Yes, Mr. Trump won under the rules, but the rules should change so that a presidential election reflects the will of Americans and promotes a more participatory democracy.

The Electoral College, which is written into the Constitution, is more than just a vestige of the founding era; it is a living symbol of America’s original sin. When slavery was the law of the land, a direct popular vote would have disadvantaged the Southern states, with their large disenfranchised populations. Counting those men and women as three-fifths of a white person, as the Constitution originally did, gave the slave states more electoral votes.

Today the college, which allocates electors based on each state’s representation in Congress, tips the scales in favor of smaller states; a Wyoming resident’s vote counts 3.6 times as much as a Californian’s. And because almost all states use a winner-take-all system, the election ends up being fought in just a dozen or so “battleground” states, leaving tens of millions of Americans on the sidelines.

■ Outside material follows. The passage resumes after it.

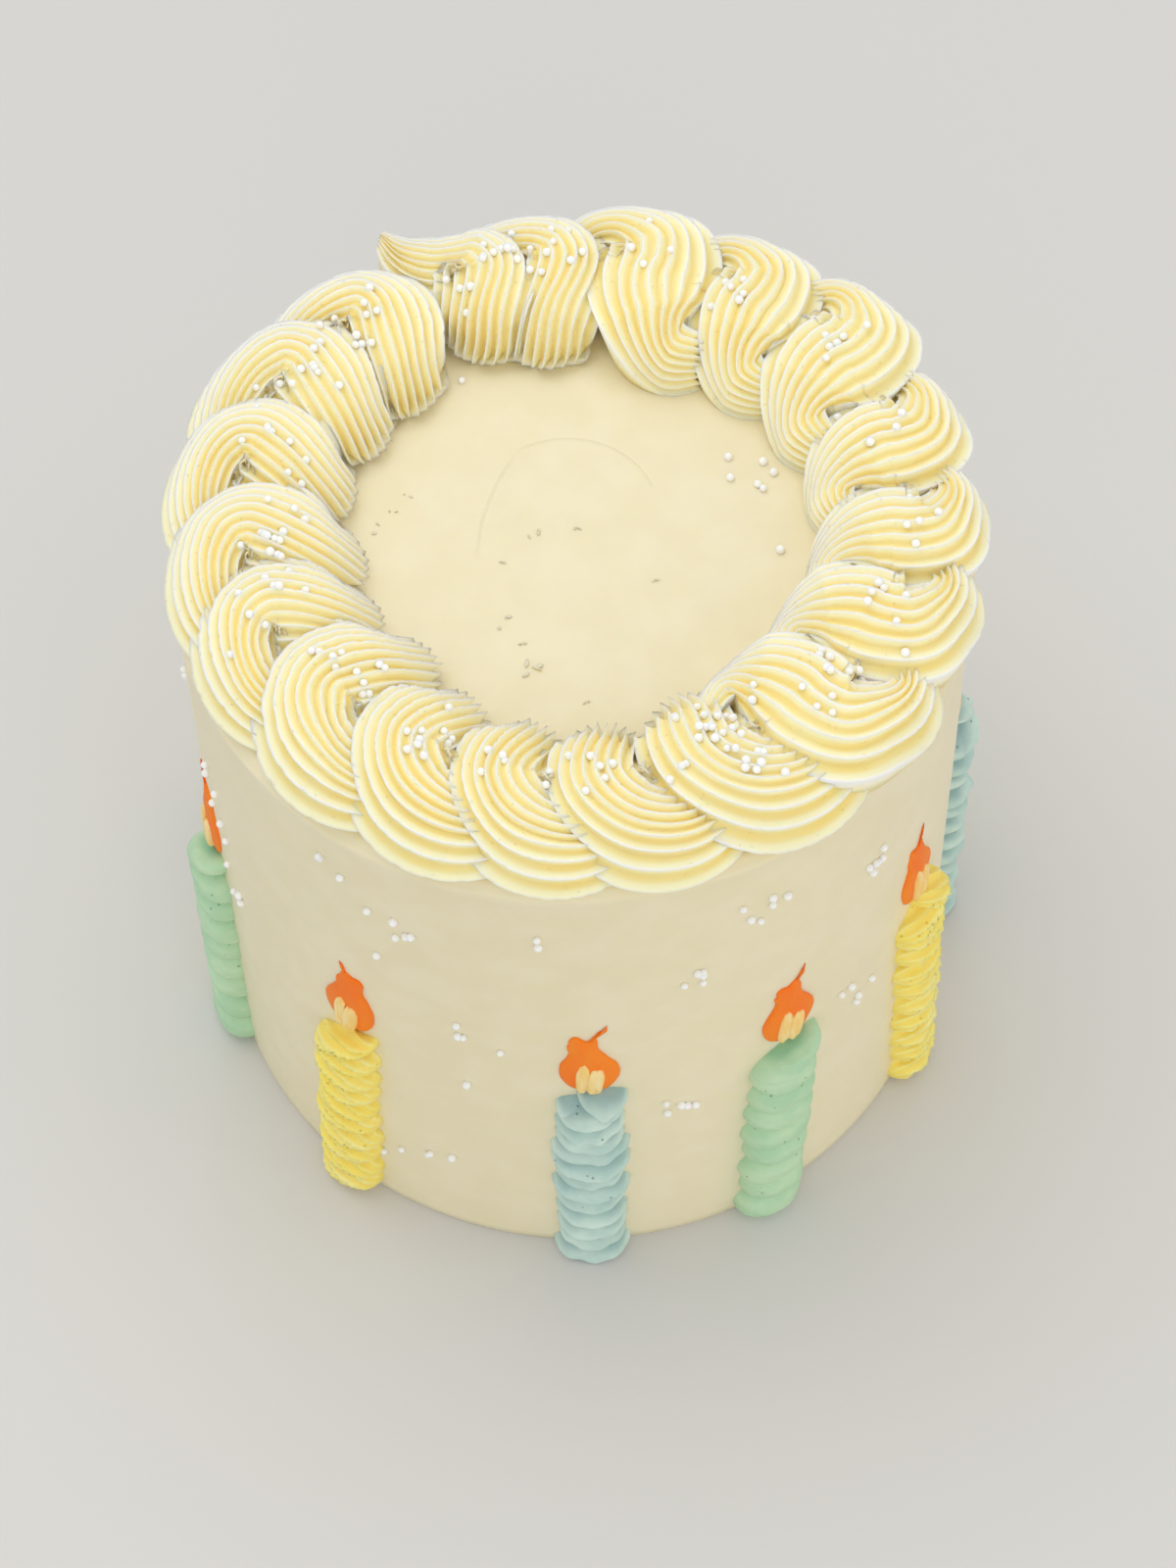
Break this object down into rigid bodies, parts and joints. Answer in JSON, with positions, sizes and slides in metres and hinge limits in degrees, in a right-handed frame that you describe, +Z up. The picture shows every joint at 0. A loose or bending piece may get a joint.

The United States has since gotten rid of slavery and the Constitutional provision that counted black people as 3/5 of a person. Over the last two centuries, we’ve made additional progress towards democracy by amending the Constitution to give the voting franchise to women and all citizens of this country as well as allowing the people in states to directly elect members to the Senate. In doing so, we recognized that when the founders said that “all men are created equal,” their vision of who was included in that “all” was too narrow.

And yet the remaining effect of that narrow vision lives on with the survival of the electoral college, as we’ve just witnessed in this last presidential election. Often when America’s “original sin” of slavery is discussed, we hear from white people that it is time to let the past go and move on. Getting rid of the role of the electoral college would be one more way to enable that to happen. As the NYT editorial board points out, there is a way to do that.

There is an elegant solution: The Constitution establishes the existence of electors, but leaves it up to states to tell them how to vote. Eleven states and the District of Columbia, representing 165 electoral votes, have already passed legislation to have their electors vote for the winner of the national popular vote. The agreement, known as the National Popular Vote interstate compact, would take effect once states representing a majority of electoral votes, currently 270, signed on. This would ensure that the national popular-vote winner would become president.

As they say, 11 states and the District of Columbia have already signed on. You can find out where your state stands here.

Perhaps it is finally time to end this living symbol of America’s original sin.